Gary Sanchez didn’t swing and miss that much more in 2020
In examining the slugger’s advanced stats in 2020, one aspect really stood out: Sanchez had a 36.0 strikeout percentage (K%) with a 13.8% swinging strike rate (SwStr%.) However, he had a 28.0 K% in 2019, with a very similar 13.0 SwStr% the prior season.
So what happened there? Why did Sanchez strike out so much more if he failed to make contact with pitches at a very similar rate to 2019?
It could be some randomness associated with the relatively small sample size, or it could also be an approach problem. A little bit of both is likely.
If your 2020 included catching a New York Yankees game to see Sanchez take an at-bat, you know that he often let fastballs in the zone go by for strike one, and once he was down in the count, he chased breaking balls in the dirt more often than our hearts could bear. That’s an approach problem that could be solved with work and discipline to avoid pressing at the plate.
However, the fact that Sanchez’s SwStr% in 2020 was close to his career mark (12.8%) strengthens the case that his K% will be closer to the 28.0 he had during the 2019 campaign.
Gary Sanchez’s BABIP was comically low, even for a slow player
Look, I get it. The Yankees surely get it, too: Sanchez is a slow player. And since he hits so many fly balls (some of them home runs), his batting average on balls in play (BABIP) will never be high. It’s not even close to .280 at this stage of his career.
Teams love to shift against him, too, as Jeff Zimmermann of FanGraphs suggests, further lowering the 28-year-old’s ceiling in this particular stat.
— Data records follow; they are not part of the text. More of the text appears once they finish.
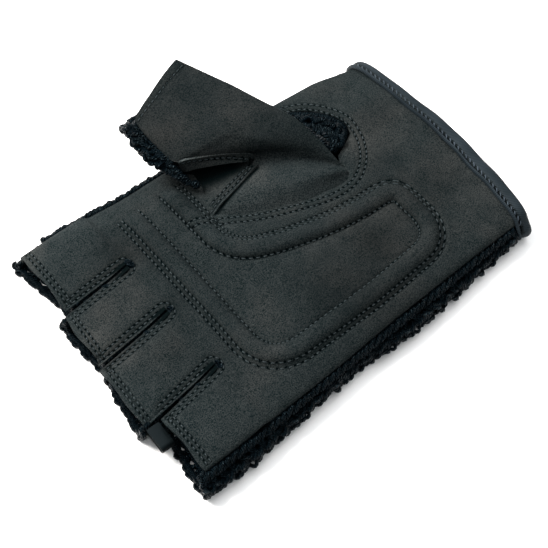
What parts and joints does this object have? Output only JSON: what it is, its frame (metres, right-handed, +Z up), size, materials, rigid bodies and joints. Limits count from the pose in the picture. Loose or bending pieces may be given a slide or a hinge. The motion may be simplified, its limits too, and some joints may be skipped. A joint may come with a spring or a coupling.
{
  "type": "cycling glove",
  "caption": "Half-finger cycling glove with a padded suede palm, crocheted back, bound wrist and open thumb and finger ends, lying palm up",
  "frame": {"origin": "Centre of the underside of the glove's bounding box, on the surface that the crocheted back lies on", "axes": "+X from the finger ends to the wrist, +Y from the little finger to the thumb, +Z up out of the palm"},
  "size_m": [0.1582, 0.1278, 0.0344],
  "materials": {
    "suede": "matte suede",
    "yarn": "crocheted cotton yarn",
    "satin": "satin tape"
  },
  "bodies": {
    "root": {"palm_panel": "suede", "crochet_back": "yarn", "thumb_panel": "suede", "thumb_crochet": "yarn", "crotch_patch": "suede", "cuff_binding": "satin", "finger_tab": "satin"}
  },
  "joints": []
}
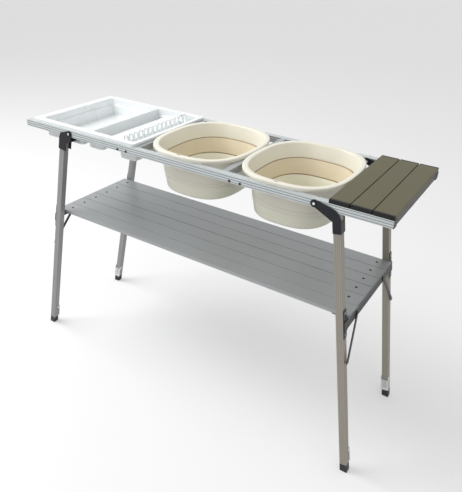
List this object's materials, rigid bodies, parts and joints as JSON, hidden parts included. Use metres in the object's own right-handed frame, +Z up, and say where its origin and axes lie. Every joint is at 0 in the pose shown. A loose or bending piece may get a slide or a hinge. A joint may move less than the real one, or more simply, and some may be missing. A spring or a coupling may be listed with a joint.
{
  "type": "folding camp wash stand",
  "caption": "Folding aluminium camp wash stand: drainer tray, collapsible basins and a slatted end table on a ribbed frame, folding splayed legs, lift-off slatted shelf.",
  "frame": {"origin": "on the floor under the middle of the whole stand", "axes": "+X along the rails from the drainer tray to the end table, +Y to the rear, +Z up"},
  "size_m": [1.2089, 0.396, 0.806],
  "materials": {
    "rail": "satin anodised, fine grooves",
    "leg": "matte anodised",
    "shelf_slat": "matte anodised, fine ribs",
    "table_slat": "matte taupe coating, fine ribs",
    "black_plastic": "fine grain",
    "black_steel": "black powder coating",
    "fastener": "zinc plated",
    "basin": "satin moulded",
    "basin_soft_wall": "matte soft rubber",
    "tray": "satin moulded"
  },
  "bodies": {
    "frame": {"front_rail": "rail", "rear_rail": "rail", "left_end_bar": "rail", "tray_cross_bar": "rail", "basin_cross_bar": "rail", "table_cross_bar": "rail", "right_end_bar": "black_steel", "rail_end_plugs": "black_plastic", "rail_screws": "fastener", "pivot_rivets": "fastener", "table_slat_1": "table_slat", "table_slat_2": "table_slat", "table_slat_3": "table_slat", "table_slat_caps": "black_plastic"},
    "leg_front_left": {"leg_tube_front_left": "leg", "leg_bracket_front_left": "black_plastic", "shelf_hook_front_left": "black_steel", "leg_pins_front_left": "fastener"},
    "foot_front_left_body": {"foot_front_left": "black_plastic"},
    "lever_front_left": {"foot_lever_front_left": "fastener"},
    "leg_rear_left": {"leg_tube_rear_left": "leg", "leg_bracket_rear_left": "black_plastic", "shelf_hook_rear_left": "black_steel", "leg_pins_rear_left": "fastener"},
    "foot_rear_left_body": {"foot_rear_left": "black_plastic"},
    "lever_rear_left": {"foot_lever_rear_left": "fastener"},
    "leg_front_right": {"leg_tube_front_right": "leg", "leg_bracket_front_right": "black_plastic", "shelf_hook_front_right": "black_steel", "leg_pins_front_right": "fastener"},
    "foot_front_right_body": {"foot_front_right": "black_plastic"},
    "lever_front_right": {"foot_lever_front_right": "fastener"},
    "leg_rear_right": {"leg_tube_rear_right": "leg", "leg_bracket_rear_right": "black_plastic", "shelf_hook_rear_right": "black_steel", "leg_pins_rear_right": "fastener"},
    "foot_rear_right_body": {"foot_rear_right": "black_plastic"},
    "lever_rear_right": {"foot_lever_rear_right": "fastener"},
    "shelf": {"shelf_slat_1": "shelf_slat", "shelf_slat_2": "shelf_slat", "shelf_slat_3": "shelf_slat", "shelf_slat_4": "shelf_slat", "shelf_slat_5": "shelf_slat", "shelf_slat_6": "shelf_slat", "shelf_screws": "fastener", "shelf_bar_left": "black_steel", "shelf_bar_right": "black_steel"},
    "strut_front_left": {"shelf_strut_front_left": "black_steel"},
    "strut_rear_left": {"shelf_strut_rear_left": "black_steel"},
    "strut_front_right": {"shelf_strut_front_right": "black_steel"},
    "strut_rear_right": {"shelf_strut_rear_right": "black_steel"},
    "basin_1": {"basin_1_rim": "basin", "basin_1_wall": "basin_soft_wall"},
    "basin_1_bottom": {"basin_1_base": "basin"},
    "basin_2": {"basin_2_rim": "basin", "basin_2_wall": "basin_soft_wall"},
    "basin_2_bottom": {"basin_2_base": "basin"},
    "tray": {"drainer_tray": "tray", "plate_prongs": "tray"}
  },
  "joints": [
    {"name": "fold_front_left_leg", "type": "hinge", "parent": "frame", "child": "leg_front_left", "pos_m": [-0.41473, -0.183, 0.779], "axis": [0, -1, 0], "range_deg": [0, 99.64]},
    {"name": "extend_front_left_foot", "type": "slide", "parent": "leg_front_left", "child": "foot_front_left_body", "axis": [-0.1675, 0, -0.9859], "range_m": [0, 0.06]},
    {"name": "flip_front_left_lever", "type": "hinge", "parent": "leg_front_left", "child": "lever_front_left", "pos_m": [-0.56333, -0.178, 0.07132], "axis": [0.9859, 0, -0.1675], "range_deg": [0, 100]},
    {"name": "fold_rear_left_leg", "type": "hinge", "parent": "frame", "child": "leg_rear_left", "pos_m": [-0.41473, 0.183, 0.779], "axis": [0, -1, 0], "range_deg": [0, 99.64]},
    {"name": "extend_rear_left_foot", "type": "slide", "parent": "leg_rear_left", "child": "foot_rear_left_body", "axis": [-0.1675, 0, -0.9859], "range_m": [0, 0.06]},
    {"name": "flip_rear_left_lever", "type": "hinge", "parent": "leg_rear_left", "child": "lever_rear_left", "pos_m": [-0.56333, 0.178, 0.07132], "axis": [-0.9859, 0, 0.1675], "range_deg": [0, 100]},
    {"name": "fold_front_right_leg", "type": "hinge", "parent": "frame", "child": "leg_front_right", "pos_m": [0.40527, -0.183, 0.779], "axis": [0, 1, 0], "range_deg": [0, 99.64]},
    {"name": "extend_front_right_foot", "type": "slide", "parent": "leg_front_right", "child": "foot_front_right_body", "axis": [0.1675, 0, -0.9859], "range_m": [0, 0.06]},
    {"name": "flip_front_right_lever", "type": "hinge", "parent": "leg_front_right", "child": "lever_front_right", "pos_m": [0.58127, -0.178, 0.07132], "axis": [0.9859, 0, 0.1675], "range_deg": [0, 100]},
    {"name": "fold_rear_right_leg", "type": "hinge", "parent": "frame", "child": "leg_rear_right", "pos_m": [0.40527, 0.183, 0.779], "axis": [0, 1, 0], "range_deg": [0, 99.64]},
    {"name": "extend_rear_right_foot", "type": "slide", "parent": "leg_rear_right", "child": "foot_rear_right_body", "axis": [0.1675, 0, -0.9859], "range_m": [0, 0.06]},
    {"name": "flip_rear_right_lever", "type": "hinge", "parent": "leg_rear_right", "child": "lever_rear_right", "pos_m": [0.58127, 0.178, 0.07132], "axis": [-0.9859, 0, -0.1675], "range_deg": [0, 100]},
    {"name": "lift_off_shelf", "type": "slide", "parent": "frame", "child": "shelf", "axis": [0, 0, 1], "range_m": [0, 0.1]},
    {"name": "swing_front_left_strut", "type": "hinge", "parent": "shelf", "child": "strut_front_left", "pos_m": [-0.51076, -0.106, 0.465], "axis": [0.9859, 0, -0.1675], "range_deg": [0, 80]},
    {"name": "swing_rear_left_strut", "type": "hinge", "parent": "shelf", "child": "strut_rear_left", "pos_m": [-0.51076, 0.106, 0.465], "axis": [-0.9859, 0, 0.1675], "range_deg": [0, 80]},
    {"name": "swing_front_right_strut", "type": "hinge", "parent": "shelf", "child": "strut_front_right", "pos_m": [0.5287, -0.106, 0.465], "axis": [0.9859, 0, 0.1675], "range_deg": [0, 80]},
    {"name": "swing_rear_right_strut", "type": "hinge", "parent": "shelf", "child": "strut_rear_right", "pos_m": [0.5287, 0.106, 0.465], "axis": [-0.9859, 0, -0.1675], "range_deg": [0, 80]},
    {"name": "lift_out_basin_1", "type": "slide", "parent": "frame", "child": "basin_1", "axis": [0, 0, 1], "range_m": [0, 0.2]},
    {"name": "collapse_basin_1", "type": "slide", "parent": "basin_1", "child": "basin_1_bottom", "axis": [0, 0, 1], "range_m": [0, 0.04], "deforming": ["basin_1_wall"]},
    {"name": "lift_out_basin_2", "type": "slide", "parent": "frame", "child": "basin_2", "axis": [0, 0, 1], "range_m": [0, 0.2]},
    {"name": "collapse_basin_2", "type": "slide", "parent": "basin_2", "child": "basin_2_bottom", "axis": [0, 0, 1], "range_m": [0, 0.04], "deforming": ["basin_2_wall"]},
    {"name": "lift_out_tray", "type": "slide", "parent": "frame", "child": "tray", "axis": [0, 0, 1], "range_m": [0, 0.1]}
  ]
}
But a .159 BABIP? Excuse me, but there is just no way that happens again in 2021. Again, with a far greater sample size, that stat shouldn’t be such an outlier.
The return of 2019 Gary Sanchez is indeed possible. That man had a .244 BABIP, which is much more realistic given how hard he hits the ball (more on that later). I’m sure the Yankees would love to get that Gary back, when he earned the second of his All-Star selections.
A long track record of success with the Yankees backs Gary Sanchez up
Sanchez had prospect pedigree, a very good rookie season in 2016 in 53 games, and established himself as a star with a fantastic 2017 that saw him slash .278/.345/.531 with a 131 wRC+ in 122 contests, ranking 35th in that category among players with 400 or more plate appearances.
Even when the backstop slumped all the way to a .186/.291/.406 line in 89 games in 2018, he had a 32-homer pace over 162 games and was close to an average hitter, at 91 wRC+.
Sanchez is no below-average batter. He has a career 117 wRC+, and while it’s unlikely he reaches the 130 wRC+ mark again on any kind of consistent basis, given his track record of success, power, age, talent, he can return to a 115 wRC+ or close to it over a larger sample.
When Gary Sanchez did hit the ball in 2020, it was loud
He may have his issues with sliders, and his overall approach may need refinement. But make no mistake: Gary Sanchez can punish baseballs.
The Yankees love their mashers and Statcast darlings. After all, they have the two kings of hitting the ball hard in Giancarlo Stanton and Aaron Judge. But Sanchez is no slouch himself.
For all his 2020 struggles, the Bronx Bombers’ catcher ranked in the 89th percentile in average exit velocity (91.8 mph) and in the 92nd percentile in hard-hit rate (50%). Additionally, his 17.4 barrel percentage was in MLB’s top 3%. Those are excellent signs for the future.
Another fantastic sign for Sanchez’s 2021 outlook is his 99 mph average exit velocity in line drives and fly balls, enough to rank him fifth in all of baseball — and ahead of superstars like World Series MVP Corey Seager, Nelson Cruz, Yelich, Jose Abreu, Mike Trout, and many more.
Yankees’ general manager Brian Cashman said this week that the catcher is the “heir apparent” to open the season as the starter, so again: it’s Sanchez’s job to lose.
If he makes a couple of adjustments at the plate — entirely plausible — and keeps hitting the ball hard, the playing time and production will be there for Sanchez to have a rebound season in 2021. Gaining confidence at the dish should also feed into improved defense behind the plate, as Sanchez will be less preoccupied with a hitting slump.